Automation has always been a favorite technique of system administrators, and tools such as Chef and Ansible are taking this up a notch, giving systems engineers a common platform to develop on. Not only are these tools good for automation, they also provide de facto documentation, including working code snippets available on GitHub (in the form of code) and provide strong repeatability for creating new environments when needed.

On the monitoring side, new tools like Circonus and open source options like statsd (a daemon for statistics aggregation) and ganglia (a scalable distributed monitoring system), are focusing on making it easy for application developers to write more operable code, exposing metrics that can be consumed, alerted on and trended against for monitoring and troubleshooting issues. These tools integrate well with systems monitors to provide a more comprehensive picture of what is going on behind the scenes while minimizing impact on production systems.

Beware of the differences between NoSQL tools

There are now over 20 NoSQL databases, each with their own strengths and specialties. "It's very hard for a newcomer to distinguish which database to use for a particular need," said Matt Heitzenroder, COO and co-founder of, a database as a service provider that can run on AWS. Each database requires a level of expertise to build and manage effectively.

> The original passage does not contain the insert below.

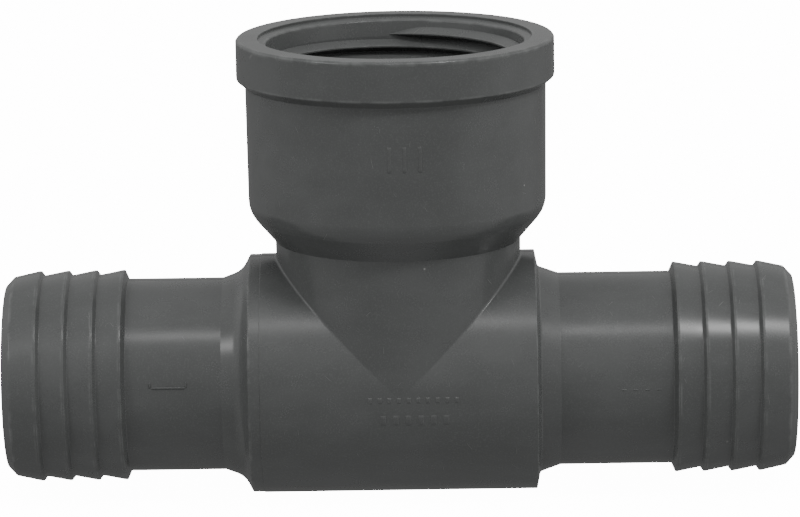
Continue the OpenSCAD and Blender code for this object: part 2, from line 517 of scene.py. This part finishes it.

It is important to understand what questions need to be asked of the data. Most requirements are for full-text search, time-series (analyzing data based on time), graph structures, geospatial analysis and ad-hoc reporting. In addition to the query type, it is also important to determine which database has the most production use cases similar to the intended application. Another consideration is the risk of failure modes for each database, and how that will impact the business.